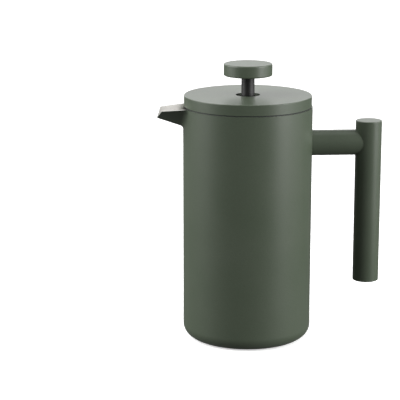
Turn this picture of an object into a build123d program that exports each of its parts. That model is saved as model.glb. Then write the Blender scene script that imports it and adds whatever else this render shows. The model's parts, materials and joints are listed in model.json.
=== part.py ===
from build123d import *
import os
from math import atan2, cos, pi, sin

os.makedirs("parts", exist_ok=True)

# French press with a double-wall steel vessel, a lift-off lid and a plunger.
# Millimetres. Origin on the vessel's axis at its foot, +Z up, handle towards +X, spout towards -X.

# Vessel
body_radius = 50.0
rim_height = 183.0
shell_wall = 0.8
base_corner = 9.6
foot_width = 4.4
wall_gap = 3.2
liner_wall = 0.8
liner_corner = 8.0
floor_height = 6.0
rim_thickness = 0.5
base_plate_thickness = 0.8
base_plate_lap = 3.0

# Spout: a V trough with a rounded keel, wider and deeper where it leaves the vessel
spout_reach = 17.0
spout_tip_drop = 1.5
spout_tip_half_width = 12.0
spout_tip_depth = 8.2
spout_tip_keel_radius = 3.0
spout_root_inset = 10.0
spout_root_half_width = 16.0
spout_root_depth = 22.2
spout_root_keel_radius = 5.0
spout_blend = 3.5
spout_skin = 0.8
trough_wall = 0.8
weld_margin = 6.0

# Handle
bar_height = 20.0
bar_width = 17.4
bar_drop = 29.4
handle_reach = 44.6
grip_radius = 10.2
grip_wall = 1.2
grip_length = 128.2
grip_rise = 17.2
cap_thickness = 1.6
cap_spigot_depth = 5.0
cap_edge = 0.6

# Lid
lid_setback = 0.7
lid_height = 8.1
lid_wall = 0.8
lid_edge = 0.5
lid_insulation = 3.0
seal_thickness = 0.7
seal_band_height = 3.0
seal_band_thickness = 1.7
seal_lip_setback = 0.4
strainer_depth = 12.5
strainer_wall = 0.8
strainer_slot_width = 1.8
strainer_slot_height = 7.0
strainer_slot_count = 11
strainer_slot_span = 56.0

# Guide bush in the lid's centre
bush_radius = 6.0
bush_flange_radius = 9.4
bush_flange_thickness = 1.2
bush_recess = 3.0
bush_nut_thickness = 4.0
bush_nut_flats = 17.0

# Knob and plunger
rod_radius = 3.0
knob_radius = 18.75
knob_thickness = 9.3
knob_lift = 15.0
knob_edge = 1.0
stem_radius = 5.1
insert_radius = 4.4
insert_depth = 6.0
rod_engagement = 4.8
filter_height = 17.2
cross_plate_setback = 0.9
cross_plate_thickness = 0.8
cross_plate_hub_radius = 9.0
cross_plate_rim_width = 4.0
cross_plate_spoke_width = 6.0
cross_plate_spokes = 6
mesh_thickness = 0.3
spiral_plate_thickness = 0.8
spiral_plate_lip = 3.6
spring_coil_radius = 1.4
hole_radius = 1.7
hole_pitch = 7.0
hole_rings = 4
hole_margin = 5.9
collar_radius = 6.0
collar_height = 5.0
nut_flats = 12.0
nut_thickness = 3.0

# How far a cutting shape runs past what it cuts
overcut = 10.0

# Clearances
running_fit = 0.06
seating_fit = 0.02
seal_gap = 0.3
wiper_gap = 0.5
stop_gap = 0.1

# Levels and radii that follow from the sizes above
shell_bore = body_radius - shell_wall
liner_outer = shell_bore - wall_gap
liner_bore = liner_outer - liner_wall
blend_height = rim_height + 2.0
foot_inner_radius = body_radius - base_corner - foot_width
bar_center_height = rim_height - bar_drop
grip_top = bar_center_height + grip_rise
grip_bottom = grip_top - grip_length
lid_radius = body_radius - lid_setback
lid_bore = lid_radius - lid_wall
seal_top = rim_height + seal_thickness
lid_bottom = seal_top + stop_gap
lid_top = lid_bottom + lid_height
recess_floor = lid_top - bush_recess
lid_pan_top = recess_floor - lid_wall
flange_bottom = seal_top + seating_fit
seal_band_outer = liner_bore - seal_gap
strainer_outer = seal_band_outer - seal_band_thickness - running_fit
grip_axis = body_radius + handle_reach
stem_bottom = recess_floor + bush_flange_thickness + stop_gap
knob_bottom = lid_top + knob_lift
mesh_bottom = filter_height + cross_plate_thickness
spiral_bottom = mesh_bottom + mesh_thickness
spiral_top = spiral_bottom + spiral_plate_thickness
spring_outer = liner_bore - wiper_gap
spring_ring_radius = spring_outer - spring_coil_radius
spiral_plate_radius = spring_ring_radius - spring_coil_radius - seating_fit
cross_plate_radius = spiral_plate_radius - cross_plate_setback


def round_form(radius, bottom, top, corner):
    """A solid cylinder whose lower edge is rounded."""
    with BuildPart() as form:
        with BuildSketch(Plane.XY.offset(bottom)):
            Circle(radius)
        extrude(amount=top - bottom)
        fillet(form.faces().sort_by(Axis.Z)[0].edges(), radius=corner)
    return form.part


def ring(outer, inner, bottom, top):
    """A plain ring or sleeve about the vertical axis."""
    with BuildPart() as form:
        with BuildSketch(Plane.XY.offset(bottom)):
            Circle(outer)
            Circle(inner, mode=Mode.SUBTRACT)
        extrude(amount=top - bottom)
    return form.part


# The spout's two section planes. The tip is cut square to the keel, so its keel stands further out.
keel_fall = spout_root_depth - spout_tip_depth - spout_tip_drop
keel_slope = atan2(keel_fall, spout_reach + spout_root_inset)
tip_x = body_radius + spout_reach
root_x = body_radius - spout_root_inset
root_plane = Plane(origin=(-root_x, 0, rim_height), x_dir=(0, -1, 0), z_dir=(-1, 0, 0))
tip_plane = Plane(
    origin=(-tip_x, 0, rim_height - spout_tip_drop),
    x_dir=(0, -1, 0),
    z_dir=(-cos(keel_slope), 0, sin(keel_slope)),
)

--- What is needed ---
Quote the data above verbatim from its first line to the line that includes "base_plate_lap = 3.0", with both boundary lines retained.

--- Final result ---
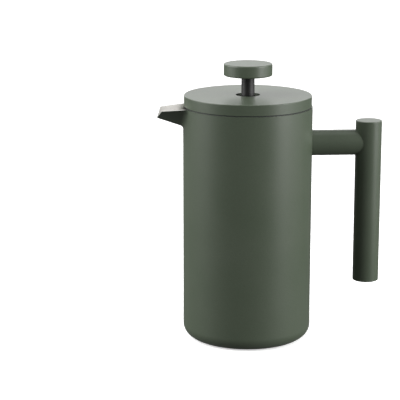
Turn this picture of an object into a build123d program that exports each of its parts. That model is saved as model.glb. Then write the Blender scene script that imports it and adds whatever else this render shows. The model's parts, materials and joints are listed in model.json.
=== part.py ===
from build123d import *
import os
from math import atan2, cos, pi, sin

os.makedirs("parts", exist_ok=True)

# French press with a double-wall steel vessel, a lift-off lid and a plunger.
# Millimetres. Origin on the vessel's axis at its foot, +Z up, handle towards +X, spout towards -X.

# Vessel
body_radius = 50.0
rim_height = 183.0
shell_wall = 0.8
base_corner = 9.6
foot_width = 4.4
wall_gap = 3.2
liner_wall = 0.8
liner_corner = 8.0
floor_height = 6.0
rim_thickness = 0.5
base_plate_thickness = 0.8
base_plate_lap = 3.0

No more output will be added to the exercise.